È stata pubblicata la direttiva europea 2024/825 del 28/02/2024 che introduce norme più severe per difendere i consumatori rispetto ad alcune pratiche commerciali scorrette. In particolare, la direttiva si propone di combattere il fenomeno del greenwashing e la cosiddetta “obsolescenza veloce programmata“. Si tratta di azioni che – oltre a danneggiare i consumatori – producono un impatto molto negativo su ambiente e clima. Adesso i singoli Stati hanno tempo fino al 2026 per recepire la direttiva all’interno delle rispettive legislazioni nazionali.

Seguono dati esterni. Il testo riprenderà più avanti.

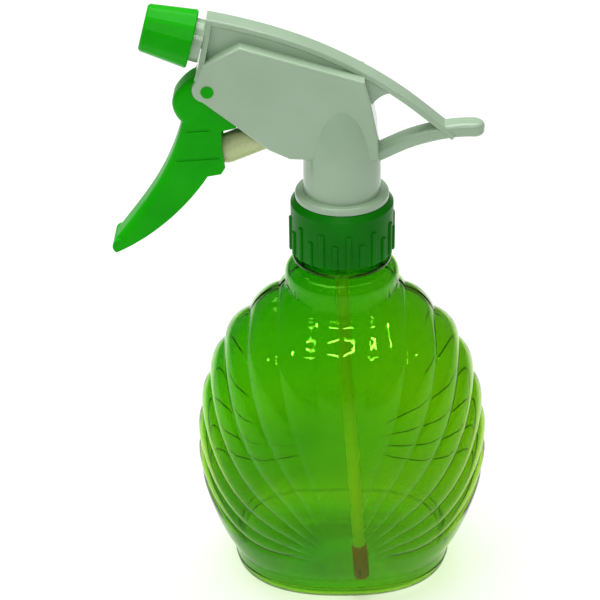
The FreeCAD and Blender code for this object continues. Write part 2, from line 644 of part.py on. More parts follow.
def intake_filter():
    """Slotted cup pushed over the tube's lower end."""
    bend_end, direction = tube_frame()[1:]
    start = along(bend_end, direction, TUBE_STRAIGHT - FILTER_OVERLAP)
    points = [(TUBE_RADIUS, 0), (FILTER_RADIUS - 0.3, 0), (FILTER_RADIUS, 0.4)]
    points += [(FILTER_RADIUS, FILTER_LENGTH - 0.8), (FILTER_RADIUS - 0.8, FILTER_LENGTH)]
    points += [(FILTER_HOLE, FILTER_LENGTH), (FILTER_HOLE, FILTER_LENGTH - 1.0)]
    points += [(FILTER_BORE, FILTER_LENGTH - 1.0), (FILTER_BORE, FILTER_OVERLAP)]
    points += [(TUBE_RADIUS, FILTER_OVERLAP)]
    cup = place_on_axis(revolve(points), start, direction)
    for i in range(4):
        slot = Part.makeBox(FILTER_RADIUS + 1, 0.8, 2.6, V(0, -0.4, FILTER_OVERLAP + 0.8))
        slot.rotate(V(0, 0, 0), UP, 90 * i + 45)
        cup = cup.cut(place_on_axis(slot, start, direction))
    return cup


# ---------------------------------------------------------------- nozzle
def nozzle_point(t):
    return along(NOZZLE_ORIGIN, NOZZLE_AXIS, t)


def on_nozzle(shape, t=0.0):
    return place_on_axis(shape, nozzle_point(t), NOZZLE_AXIS)


def nozzle_barrel():
    points = [(1.2, SPIGOT_T), (SPIGOT_RADIUS, SPIGOT_T), (SPIGOT_RADIUS, 0), (BARREL_COLLAR_RADIUS, 0),
              (BARREL_COLLAR_RADIUS, BARREL_COLLAR_T - 0.4), (BARREL_COLLAR_RADIUS - 0.4, BARREL_COLLAR_T),
              (BARREL_RADIUS, BARREL_COLLAR_T), (BARREL_RADIUS, BARREL_END_T - 0.5),
              (BARREL_RADIUS - 0.5, BARREL_END_T), (VALVE_BORE, BARREL_END_T), (VALVE_BORE, VALVE_SEAT_T),
              (1.2, VALVE_SEAT_T)]
    body = revolve(points)
    thread = screw_thread(BARREL_RADIUS, BARREL_RADIUS + 0.65, 0.65, 0.25, NOZZLE_PITCH, 1.75)
    thread.translate(V(0, 0, 6.4))
    return on_nozzle(body.fuse(thread))


def discharge_valve():
    points = [(0, 0), (2.0, 0), (2.6, 0.5), (2.6, 1.4), (1.0, 1.4), (1.0, 3.4), (0, 3.4)]
    return on_nozzle(revolve(points), VALVE_SEAT_T + 0.03)


def discharge_spring():
    start = VALVE_SEAT_T + 1.5
    length = SWIRL_T[0] - start - 0.05
    coil = coil_spring(VALVE_SPRING_MEAN_RADIUS, VALVE_SPRING_WIRE_RADIUS, length, VALVE_SPRING_COILS)
    return on_nozzle(coil, start)


def swirl_core():
    """Plug with three feed slots that meet in a swirl chamber at its front."""
    length = SWIRL_T[1] - SWIRL_T[0]
    plug = cylinder(VALVE_BORE, length)
    plug = plug.cut(cylinder(0.9, 0.6, V(0, 0, length - 0.6)))
    for i in range(3):
        slot = Part.makeBox(1.0, 0.9, length, V(VALVE_BORE - 0.7, -0.45, 0))
        feed = Part.makeBox(VALVE_BORE - 0.4, 0.6, 0.6, V(0.4, -0.45, length - 0.6))
        for cutter in (slot, feed):
            cutter.rotate(V(0, 0, 0), UP, 120 * i)
            plug = plug.cut(cutter)
    return on_nozzle(plug, SWIRL_T[0])


def nozzle_seal():
    return on_nozzle(ring(3.5, 5.55, 1.4), 13.3)


def nozzle_cap():
    rear, front = CAP_T
    length = front - rear
    outline = [(0, rear), (CAP_REAR_RADIUS - 0.5, rear), (CAP_REAR_RADIUS, rear + 0.5)]
    outline += [(CAP_FRONT_RADIUS + 0.08, front - 0.7), (CAP_FRONT_RADIUS - 0.6, front), (0, front)]
    body = revolve(outline)
    flats = []
    for radius, t in ((CAP_REAR_RADIUS, rear), (CAP_FRONT_RADIUS, front)):
        across = radius * 0.985 / math.cos(math.pi / CAP_SIDES)
        corners = [V(across * math.cos(2 * math.pi * (i + 0.5) / CAP_SIDES),
                     across * math.sin(2 * math.pi * (i + 0.5) / CAP_SIDES), t) for i in range(CAP_SIDES)]
        flats.append(Part.makePolygon(corners + [corners[0]]))
    body = body.common(Part.makeLoft(flats, True, True))
    bores = [(BARREL_COLLAR_RADIUS + 0.3, rear, 6.2), (BARREL_RADIUS + 0.95, 6.2, 13.0), (5.6, 13.0, 14.8),
             (3.4, 14.8, CAP_WALL_T), (2.5, CAP_WALL_T, CAP_WALL_T + 1.4), (1.2, CAP_WALL_T + 1.4, front)]
    for radius, start, stop in bores:
        body = body.cut(cylinder(radius, stop - start, V(0, 0, start)))
    dish = Part.makeCone(1.2, 4.6, 1.2, V(0, 0, front - 1.2))
    body = body.cut(dish)
    thread = screw_thread(BARREL_RADIUS + 0.95, BARREL_RADIUS + 0.3, 0.65, 0.25, NOZZLE_PITCH, 1.5)
    thread.translate(V(0, 0, 7.6))
    return on_nozzle(body.fuse(thread))


def orifice_disc():
    return on_nozzle(ring(0.35, 2.5, 1.4), CAP_WALL_T)


NODES = {
    "bottle": bottle,
    "neck_finish": neck_finish,
    "screw_collar": screw_collar,
    "swivel_ring": swivel_ring,
    "neck_gasket": neck_gasket,
    "head_body": head_body,
    "trigger": trigger,
    "plunger": plunger,
    "piston_seal": piston_seal,
    "pump_cylinder": pump_cylinder,
    "spring_seat": spring_seat,
    "return_spring": return_spring,
    "valve_housing": valve_housing,
    "intake_ball": intake_ball,
    "ball_cage": ball_cage,
    "dip_tube": dip_tube,
    "intake_filter": intake_filter,
    "nozzle_barrel": nozzle_barrel,
    "discharge_valve": discharge_valve,
    "discharge_spring": discharge_spring,
    "swirl_core": swirl_core,
    "nozzle_seal": nozzle_seal,
    "nozzle_cap": nozzle_cap,
    "orifice_disc": orifice_disc,
}

os.makedirs("parts", exist_ok=True)
for name, make in NODES.items():
    shape = make()
    box = shape.BoundBox
    print(f"{name:18s} valid {shape.isValid()} solids {len(shape.Solids)} volume {shape.Volume:10.2f}"
          f"  x {box.XMin:7.2f} {box.XMax:7.2f}  y {box.YMin:7.2f} {box.YMax:7.2f}"
          f"  z {box.ZMin:7.2f} {box.ZMax:7.2f}")
    shape.exportStep(f"parts/{name}.step")
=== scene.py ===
import json
import math

import bmesh
import bpy
import numpy as np
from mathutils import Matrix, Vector


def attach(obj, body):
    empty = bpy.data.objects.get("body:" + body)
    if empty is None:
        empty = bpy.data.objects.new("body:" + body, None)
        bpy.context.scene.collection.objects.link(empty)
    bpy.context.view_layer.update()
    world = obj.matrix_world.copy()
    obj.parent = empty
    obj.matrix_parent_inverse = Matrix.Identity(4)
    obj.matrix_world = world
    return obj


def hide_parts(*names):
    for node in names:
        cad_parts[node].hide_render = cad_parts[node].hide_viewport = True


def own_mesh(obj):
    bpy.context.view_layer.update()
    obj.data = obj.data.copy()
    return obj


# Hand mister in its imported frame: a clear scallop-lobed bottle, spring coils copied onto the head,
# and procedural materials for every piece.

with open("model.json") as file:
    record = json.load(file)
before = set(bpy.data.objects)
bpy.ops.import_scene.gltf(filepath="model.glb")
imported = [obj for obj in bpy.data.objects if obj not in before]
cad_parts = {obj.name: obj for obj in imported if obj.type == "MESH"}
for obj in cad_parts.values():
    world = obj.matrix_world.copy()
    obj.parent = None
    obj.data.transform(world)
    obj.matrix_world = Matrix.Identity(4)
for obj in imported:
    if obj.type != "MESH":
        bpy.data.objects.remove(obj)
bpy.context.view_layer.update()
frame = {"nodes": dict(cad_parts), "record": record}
nodes = frame["nodes"]

MM = 0.001
scene = bpy.context.scene

# ---------------------------------------------------------------- bottle sizes, millimetres
HALF_WIDTH = 50.2
HALF_DEPTH = 35.5
BELLY_Z = 50.0
RISE_WIDE, RISE_DEEP = 71.0, 73.0
FALL_WIDE, FALL_DEEP = 62.0, 74.0
FOOT_HEIGHT = 10.0
FOOT_HALF_WIDTH, FOOT_HALF_DEPTH = 38.0, 29.6
FOOT_ROUNDING = 6.0
FOOT_FLARE = 0.45
FOOT_SQUARENESS = 2.4
SQUARENESS_FADE = 16.0
WALL = 0.9
BASE_THICKNESS = 1.2
HEEL_Z, HEEL_RELIEF = 6.4, 0.22     # fine line where the mould's base meets its sides
PUSH_UP = (31.0, 21.5, 7.0)
BOSS_RADIUS, BOSS_TOP_Z, BOSS_ROUNDING = 19.0, 121.2, 4.2
NECK_RADIUS, NECK_BORE, MOUTH_Z = 12.6, 10.9, 140.0
SUPPORT_RING_RADIUS, SUPPORT_RING_Z, SUPPORT_RING_THICKNESS = 16.4, 123.0, 1.4
NECK_PITCH, NECK_TURNS, NECK_THREAD_Z = 25.4 / 6, 1.5, 129.6

# lobes: creases fan out from a focus low on each face
FOCUS_Z = 12.0
CREASE_COUNT = 8
CREASE_BOW = 1.4            # how far a crease bows away from a straight ray
CREASE_BOW_AT = 0.65        # share of the way out at which it stands farthest from the vertical
LOBE_RELIEF = 0.12          # depth of a crease as a share of its lobe's width
SHOULDER_RELIEF = 0.62      # that share beside the neck, against the sides
MIDDLE_RELIEF = 0.45        # a further share for the two creases nearest the middle
LOBE_SHAPE = 2.3            # 2 is a round-backed lobe; higher is flatter with a tighter crease
LOBE_START, LOBE_FULL = 0.14, 0.42
PARTING_DEPTH = 0.55        # groove where the mould's halves meet
PARTING_HALF = 1.1
SHOULDER_Z = 92.0           # above this the shoulder falls away from the plain oval
SHOULDER_DROP = 1.6         # by this much over the next SHOULDER_RUN
SHOULDER_RUN = 14.0

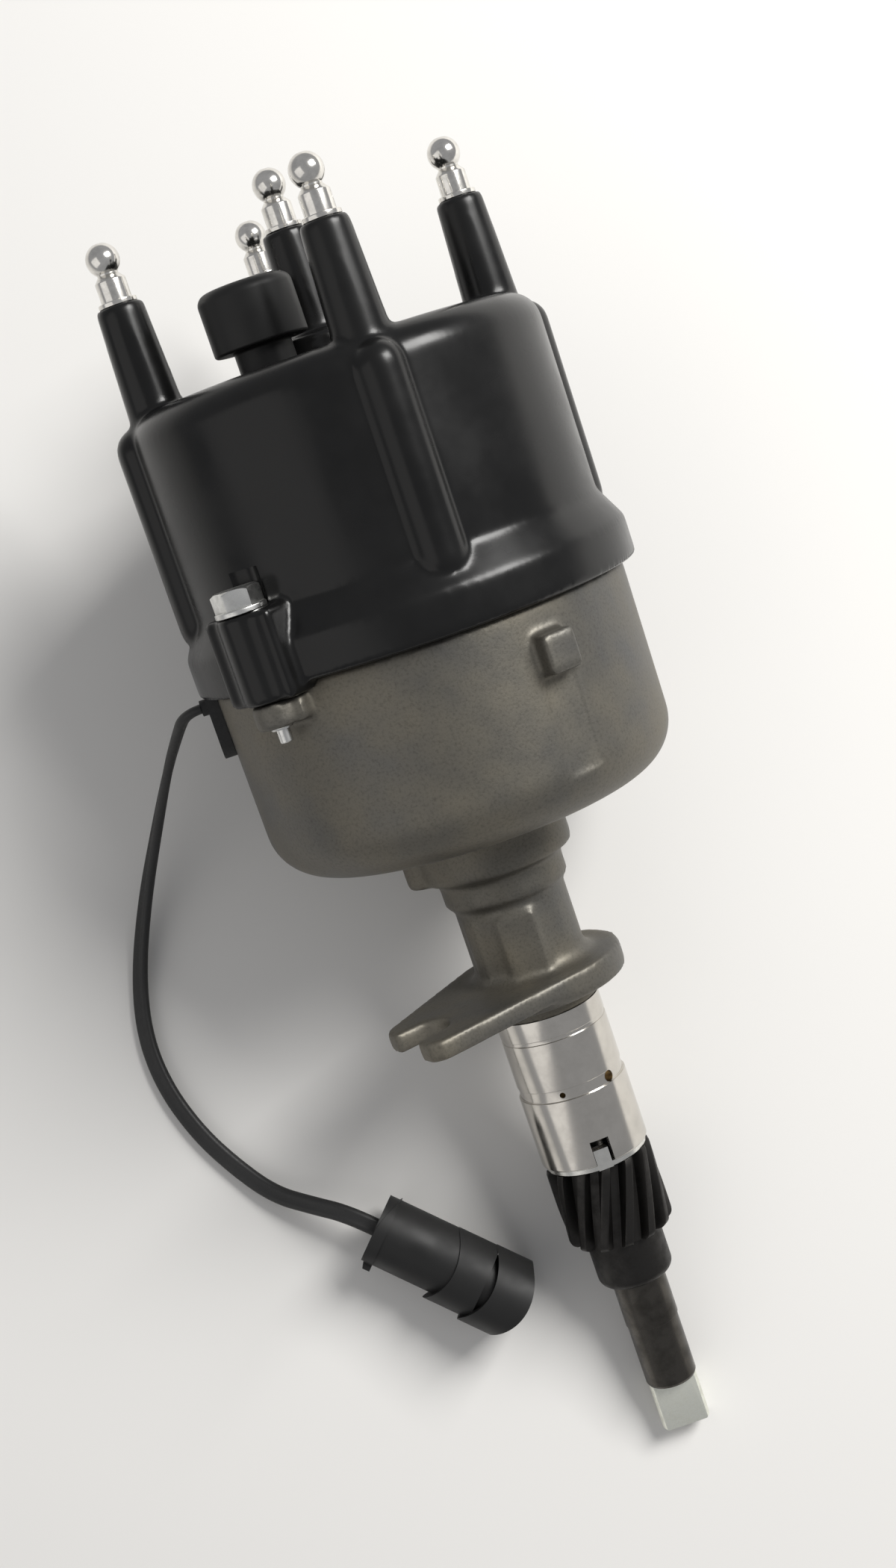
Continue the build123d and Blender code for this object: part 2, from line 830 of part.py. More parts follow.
# ---- cap -----------------------------------------------------------------------------
def make_lug():
    block = radial_block(lug_width, cap_inner_radius + 1, lug_face_radius, lug_bottom, lug_top)
    block = fillet(block.edges().filter_by(Axis.Z), 1.2)
    return block + Pos(0, -screw_circle_radius) * post(lug_boss_radius, lug_bottom, lug_top)


def make_rib():
    """Half-round rib under a tower, with a bullet tip over the chamfer."""
    tip_level = rim_level + rib_rise + rib_radius
    head_level = cap_top - rib_drop - rib_radius
    rib = post(rib_radius, tip_level, head_level)
    rib += Pos(0, 0, tip_level) * Sphere(rib_radius)
    rib += Pos(0, 0, head_level) * Sphere(rib_radius)
    return Pos(0, rib_radius - rib_reach, 0) * rib


def make_tower(top):
    base = cap_top - cap_edge_radius
    base_radius = tower_base_radius + (tower_base_radius - tower_top_radius) * cap_edge_radius / tower_height
    return turned([(0, base), (base_radius, base), (tower_top_radius, top), (0, top)], [0, 0, 0.6, 0])


def make_distributor_cap():
    shell = turned(
        [
            (0, rim_level),
            (band_radius, rim_level),
            (band_radius, rim_level + band_height),
            (cap_wall_radius, rim_level + band_height + band_chamfer_height),
            (cap_wall_radius, cap_top),
            (0, cap_top),
        ],
        [0, 0.5, 0.8, 1.2, cap_edge_radius, 0],
    )
    for angle in tower_angles:
        shell += around(angle) * make_rib()
        shell += around(angle, tower_circle_radius) * make_tower(tower_top)
    shell += make_tower(coil_tower_top)
    shell += turned(
        [
            (0, roof_level),
            (coil_pedestal_radius, roof_level),
            (coil_pedestal_radius, cap_top + coil_pedestal_height),
            (0, cap_top + coil_pedestal_height),
        ],
        [0, 0, 1.5, 0],
    )
    shell += around(vent_angle, vent_offset) * post(
        vent_nipple_radius, roof_level, cap_top + vent_nipple_height
    )
    for angle in screw_angles:
        shell += around(angle) * make_lug()

    shell -= turned(
        [
            (0, rim_level - 1),
            (cap_inner_radius, rim_level - 1),
            (cap_inner_radius, roof_level),
            (0, roof_level),
        ],
        [0, 0, 3.0, 0],
    )
    shell -= post(bowl_rim_radius + loose_gap, lug_bottom - 1, rim_level)
    shell -= post(
        register_radius + loose_gap, rim_level - 1, rim_level + register_height + loose_gap
    )
    boss_bottom = roof_level - electrode_boss_drop
    for angle in tower_angles:
        shell += around(angle, tower_circle_radius) * post(electrode_boss_radius, boss_bottom, roof_level + 1)
    shell += post(brush_boss_radius, brush_boss_bottom, roof_level + 1)

    for angle in tower_angles:
        shell -= around(angle, tower_circle_radius) * post(stem_radius, electrode_top - 1, tower_top + 1)
        shell -= around(angle, tower_circle_radius) * post(electrode_radius, boss_bottom - 1, electrode_top)
    shell -= post(coil_stem_radius, coil_stem_bottom, coil_tower_top + 1)
    shell -= post(brush_radius + running_gap, brush_boss_bottom - 1, coil_stem_bottom)
    shell -= around(vent_angle, vent_offset) * post(
        vent_hole_radius, roof_level - 1, cap_top + vent_nipple_height + 1
    )
    for angle in screw_angles:
        place = around(angle, screw_circle_radius)
        shell -= place * post(screw_radius + loose_gap, lug_bottom - 1, lug_top + 1)
        shell -= place * post(
            screw_washer_radius + loose_gap, lug_top, lug_top + screw_head_height + spot_face_headroom
        )
    return shell


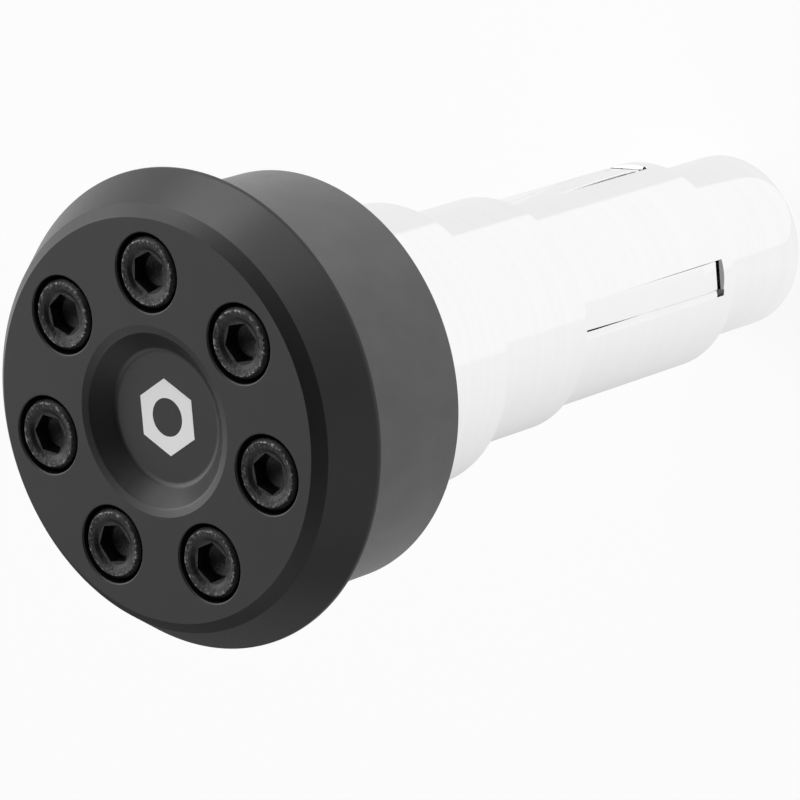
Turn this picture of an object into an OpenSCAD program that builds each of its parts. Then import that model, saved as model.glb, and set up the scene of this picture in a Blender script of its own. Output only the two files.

Il testo della direttiva europea 2024/825 non è di facile comprensione per i non addetti ai lavori, ma risponde all’esigenza sempre più sentita di difendere i consumatori rispetto a certe pratiche commerciali particolarmente scorrette. In particolare, la direttiva fa riferimento al cosiddetto greenwashing ovvero al metodo adottato da alcune aziende per millantare inesistenti vantaggi dei loro prodotti dal punto di vista ambientale e climatico. D’ora in avanti le aziende che sosterranno di realizzare prodotti “verdi” o “ad impatto zero” senza poter dimostrare quantitativamente le loro affermazioni rischieranno multe milionarie. Saranno altresì vietate tutte le affermazioni ambigue o troppo generiche che possono trarre in inganno i consumatori facendo intendere che i loro prodotti abbiano caratteristiche che in effetti non possiedono o possiedono solo in parte.
Una particolare attenzione sarà data all’intero ciclo di vita dei prodotti (dalla produzione iniziale fino all’eventuale riciclo ed allo smaltimento finale). Questo significa che non potrà più essere spacciato come “sostenibile” un prodotto che sia tale solo durante il suo utilizzo da parte del consumatore, dimenticando i carichi prodotti sull’ambiente e sul clima in fase di costruzione e di smaltimento finale.
La direttiva specifica anche che il concetto di “sostenibilità” si deve intendere in senso ampio e deve considerare anche gli aspetti legati alla cosiddetta sostenibilità sociale. Un prodotto che sia effettivamente a basso impatto ambientale e climatico ma che – ad esempio – sia costruito sfruttando il lavoro minorile non potrà essere considerato sostenibile.
Un’altra pratica commerciale disonesta presa di mira dalla nuova direttiva europea è quella della cosiddetta “obsolescenza veloce programmata” ovvero la messa in vendita di prodotti progettati per guastarsi o per diventare comunque obsoleti in tempi artificialmente accelerati in modo da indurre i consumatori ad un loro rapido ricambio.
In un mondo che ha fatto del consumismo una sorta di religione universale non sarà facile convincere i consumatori a cambiare atteggiamento, evitando di intasare le discariche con prodotti relativamente recenti per correre dietro all’ultimissimo modello. Non credo che una direttiva europea – per quanto importante – possa ribaltare un atteggiamento così diffuso.
La nuova direttiva è comunque di un passo importante per farci capire l’importanza della riparazione e del riciclo, strumenti essenziali per aumentare il ciclo di vita dei prodotti che noi utilizziamo. Quando tutti capiremo che possedere l’ultimissimo modello di un cellulare non è uno status symbol, ma talvolta può rappresentare solo un inutile spreco, ci saranno ricadute positive sia per i nostri portafogli che per l’ambiente ed il clima.
Come per tutte le direttive europee, bisognerà attendere un po’ di tempo prima che se ne possano vedere le ricadute. Gli Stati europei hanno tempo 2 anni per recepire la nuova direttiva a livello legislativo ed un ulteriore semestre per darne pratica attuazione. In pratica, alla fine del 2026 dovrebbe entrare a regime.
Scrivo dovrebbe perché già immagino il fuoco di sbarramento che sarà scatenato da talune forze politiche “sovraniste” che cercano di ostacolare qualsiasi provvedimento che arrivi dall’Unione Europea, senza contare l’azione di lobby delle aziende che guadagnano un sacco di soldi grazie al greenwashing e alla obsolescenza veloce dei loro prodotti e che faranno di tutto per aggirare i limiti che l’Unione Europea ha posto a difesa dei consumatori.